I do not know how one pictures an immaterial substance. To picture something is to make an image of it; and up till now nobody has been able to paint the spirit. For the word " picture '', I want the author to understand '' I conceive '' ; speaking for myself, I confess I do not conceive it. I confess still less that a spiritual soul may be annihilated, because I do not conceive either creation or non-existence; because I have never been present at God's council; because I know nothing at all about the principle of things.

If I wish to prove that the soul is a real being, someone stops me by telling me that it is a faculty. If I assert that it is a faculty, and that I have the faculty of thinking, I am told that I am mistaken; that God, the eternal master of all nature, does everything in me, and directs all my actions and all my thoughts; that if I produced my thoughts, I should know the thought I will have in a minute; that I never know it; that I am only an automaton with sensations and ideas, necessarily dependent, and in the hands of the Supreme Being, infinitely more compliant to Him than clay is to the potter.

I confess my ignorance, therefore; I avow that four thousand tomes of metaphysics will not teach us what our soul is.

An orthodox philosopher said to a heterodox philosopher --" How have you been able to come to the point of imagining that the soul is mortal by nature, and eternal only by the pure wish of God ? "

" By my own experience," said the other.

" How! are you dead? "

" Yes, very often. I suffered from epilepsy in my youth, and I assure you that I was completely dead for several hours. No sensation, no remembrance even of the moment that I fell ill. The same thing happens to me now nearly every night. I never feel the precise moment that I go to sleep; my sleep is absolutely dreamless. I cannot imagine by conjecture how long I have slept. I am dead regularly six hours out of the twenty-four. That is a quarter of my life."

The orthodox then asserted that he always thought during his sleep without knowing anything about it.

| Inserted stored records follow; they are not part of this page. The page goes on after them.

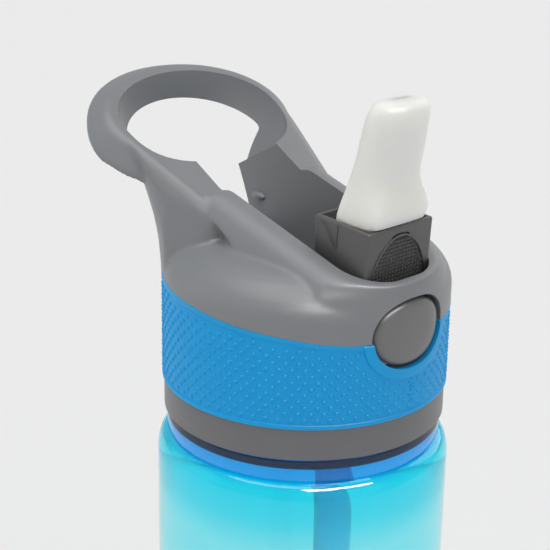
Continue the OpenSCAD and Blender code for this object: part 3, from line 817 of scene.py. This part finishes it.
def makeRetainer():
    piece = slab("spoutRetainer", retainer["plate"], -retainer["half"], retainer["half"])
    combine(piece, column("tubeWay", [(40, -22.3, 5, 5), (56, -22.3, 5, 5)], 48), "DIFFERENCE")
    for side in (-1, 1):
        tab = slab("sideTab", retainer["tab"], side * retainer["tabIn"], side * retainer["tabOut"])
        combine(piece, tab, "UNION")
    apply(piece, "BEVEL", width=0.2 * mm, segments=2, angle_limit=math.radians(40))
    smoothShade(piece, 30)
    place(piece, "spout_carrier", carrierGrey, "carrier_grey", "spout_retainer")


makeSpout()
makeCarrier()
makeRetainer()
print("spout and carrier made")


# Inner pieces, polished from the frame's own solids

def polished(name, node, body, finish, slotName, edge=0):  # merged and smoothed copy of the frame's solid
    source = frame["nodes"][node]
    piece = bpy.data.objects.new(name, source.data.copy())
    bpy.context.scene.collection.objects.link(piece)
    pick(piece)
    bpy.ops.object.mode_set(mode="EDIT")
    bpy.ops.mesh.select_all(action="SELECT")
    bpy.ops.mesh.remove_doubles(threshold=0.001 * mm)
    bpy.ops.mesh.tris_convert_to_quads()
    bpy.ops.object.mode_set(mode="OBJECT")
    if edge:
        apply(piece, "BEVEL", width=edge * mm, segments=2, angle_limit=math.radians(50))
    smoothShade(piece, 40)
    return place(piece, body, finish, slotName, node)


polished("lidBase", "lid_base", "lid", ringGrey, "lid_dark")
polished("mouthGasket", "lid_gasket", "lid_gasket", sealSilicone, "silicone", 0.2)
polished("ventValve", "vent_valve", "lid", sealSilicone, "silicone")
polished("stemSeal", "stem_seal", "lid", sealSilicone, "silicone", 0.2)
polished("latchSlide", "latch_slide", "button", acetal, "inner_plastic", 0.15)
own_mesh(polished("buttonSpring", "button_spring", "lid", steel, "spring_steel"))
polished("hingePins", "hinge_pins", "lid", steel, "spring_steel", 0.15)
polished("hingeSpring", "hinge_spring", "lid", steel, "spring_steel")


def makeTube():  # rides no single body: it runs from the lid's stem to the carrier and is left with no body
    piece = polished("softTube", "spout_tube", "lid", spoutSilicone, "spout_silicone")
    piece.parent = None
    del piece["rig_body"]
    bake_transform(piece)


makeTube()
print("inner pieces made")
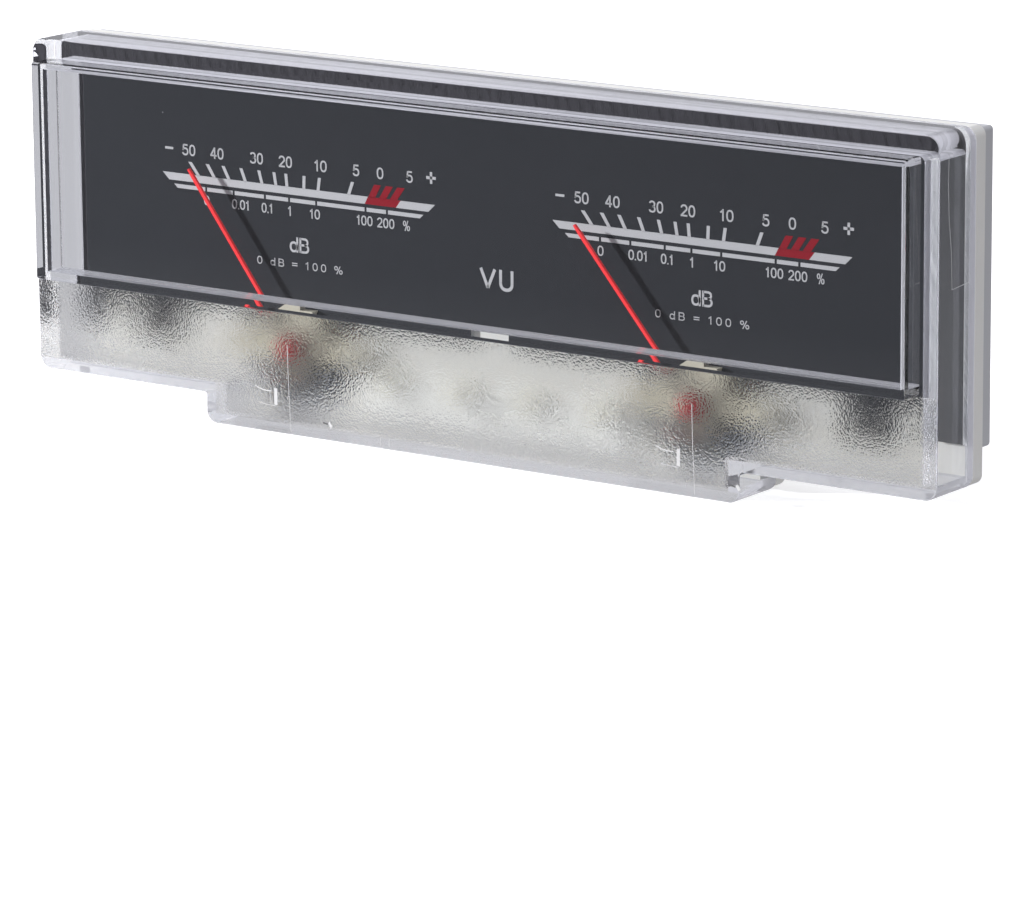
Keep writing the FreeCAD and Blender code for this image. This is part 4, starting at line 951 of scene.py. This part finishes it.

The heterodox answered him-" I believe through revelation that I shall always think in the other life; but I assure you I think rarely in this one."

The orthodox was not mistaken in asserting the immortality of the soul, for faith and reason demonstrate this truth; but he might be mistaken in asserting that a sleeping man always thinks.

Locke admitted frankly that he did not always think while he was asleep: another philosopher has said " Thought is characteristic of man; but it is not his essence."

Let us leave to each man the liberty and consolation of seeking himself, and of losing himself in his ideas.

It is good, however, to know, that in 1730 a philosopher suffered a severe enough persecution for having confessed, with Locke, that his understanding was not exercised at every moment of the day and night, just as he did not use his arms and his legs at all moments. Not only did court ignorance persecute him, but the malignant influence of a few so-called men of letters was let loose against him. What in England had produced merely a few philosophical disputes, produced in France the most cowardly atrocities; a Frenchman suffered by Locke.

There have always been in the mud of our literature more than one of these miscreants who have sold their pens, and intrigued against their benefactors even. This remark is rather foreign to the article SOUL; but should one miss an opportunity of dismaying those who make themselves unworthy of the name of men of letters, who prostitute the little mind and conscience they have to a vile self-interest, to a fantastic policy, who betray their friends to flatter fools, who in secret powder the hemlock which the powerful and malicious ignoramus wants to make useful citizens drink?

In short, while we worship God with all our soul, let us confess always our profound ignorance of this soul, of this faculty of feeling and thinking which we possess from His infinite goodness. Let us avow that our feeble reasonings can take nothing away from, or add anything to revelation and faith. Let us conclude in fine that we should use this intelligence, the nature of which is unknown, for perfecting the sciences which are the object of the " Encyclopedia "; just as watchmakers use springs in their watches, without knowing what a spring is.